Miles Richardson (born 15 July 1963) is a British actor.

== Early life ==
Richardson was born in London to parents Ian Richardson and Maroussia Frank, both founding members of The Royal Shakespeare Company. His father was from Edinburgh and his maternal great grandfather was the Russian philosopher Semyon Lyudvigovich Frank.

He was educated and brought up in London, Stratford-upon-Avon and New York. He graduated from Arts Educational Schools in 1982. He subsequently obtained a post graduate degree from Warwick University in 2008, sponsored by The Royal Shakespeare Company.

== Theatre work ==

=== Repertory theatre ===
Richardson has worked in repertory theatre. He started his career with The TyneWear Theatre in 1982 in Newcastle performing in 9 productions in 9 months. Other repertory work includes stints at Birmingham, York, Pitlochry, Clwyd, Leeds & Nottingham. He has toured extensively in the UK and abroad. Notably James Graham's This House, Barney Norris's adaptation of Kazuo Ishiguro's The Remains of the Day. He was in Sir Derek Jacobi's productions of Richard II and Richard III. He appeared at The Kennedy Center in Lulu starring Anna Friel. In 2009 he went to Japan with Gregory Doran to appear in a joint UK/Japan production Anjin: The Shogun and the English Samurai, telling the story of William Adams, the first Englishman in Japan. The production came to the Sadler's Wells Theatre in 2013.

=== West End ===
His first appearance in the West End in 1983, was as "Fowler" in Another Country with Colin Firth at the Queens Theatre, now The Gielgud Theatre. He appeared in multiple roles in Ken Hill's adaptation of H G Well's "The Invisible Man" transferring from The Theatre Royal Stratford East to The Vaudeville Theatre and The Comedy Theatre, now The Harold Pinter. From November 2013 until March 2014, he appeared as "Juror 10" in Twelve Angry Men at the Garrick Theatre. From September 2014, he appeared as James Reiss in King Charles III at the Wyndhams Theatre. In 2015 the show won the Olivier Award for Best New Play. Due to Tim Pigott-Smith sustaining a broken collarbone, he took over the lead role of Charles for 5 weeks until Pigott-Smith returned. Having played Charles I on film and Charles II on both film and stage, he is probably the only actor to perform the hat trick of playing all three King Charles'. His most recent appearances in London were in two plays by Agatha Christie: Witness for the Prosecution and The Mousetrap.

=== Off West End ===
He has appeared in numerous fringe shows in London, most notably Johnson In Love BAC, Journeys End With Samuel West and Kris Marshall at The Kings Head. The Lovers, Playing Sinatra and Candida with Paula Wilcox at The New End Theatre. Dear Brutus and Moment Of Truth at The Southwark Playhouse and Round About Hogarth at The Tabard Theatre.
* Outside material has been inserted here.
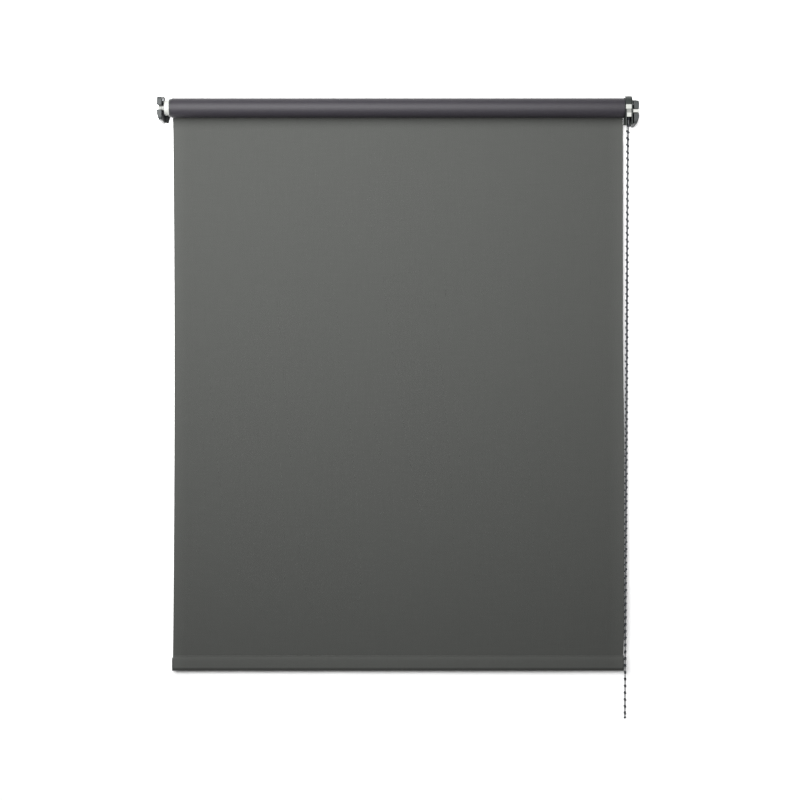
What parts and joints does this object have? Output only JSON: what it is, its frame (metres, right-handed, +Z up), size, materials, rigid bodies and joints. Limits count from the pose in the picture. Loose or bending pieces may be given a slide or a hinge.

=== Royal Shakespeare Company ===
From 2003 to 2008, he was a member of the Royal Shakespeare Company appearing in All's Well That Ends Well with Judi Dench, A Midsummer Night's Dream and As You Like It. He had worked for the company in the 1970s as a child actor.

He took part in the RSC's Histories Ensemble playing in Henry IV, Part 1 and 2, Henry V, Henry VI, Part 1, 2, and 3 and Richard III which won three Olivier Awards in 2009 for Best Company Performance, Best Revival and Best Costume Design.

He returned in 2015 to play Voltore in Volpone with Henry Goodman.
In all he has appeared in over 80 plays.

== Audio drama ==
Richardson has performed a number of roles for Big Finish Productions, most notably playing Irving Braxiatel since 2001.

== Film and television ==
His numerous credits include: FBI: International, Industry, The Canterville Ghost, Outlander, The Crown, Lucan, Titanic, three episodes of Midsomer Murders and four episodes of Doctors. He was Tony Slattery's butler in P's and Q's and Roger Moore's butler in his last film A Christmas Princess. He has worked as a voice artist, most notably as the young Peter O'Toole in Venus and, by contrast, playing the title role in the animated Life With Jesus.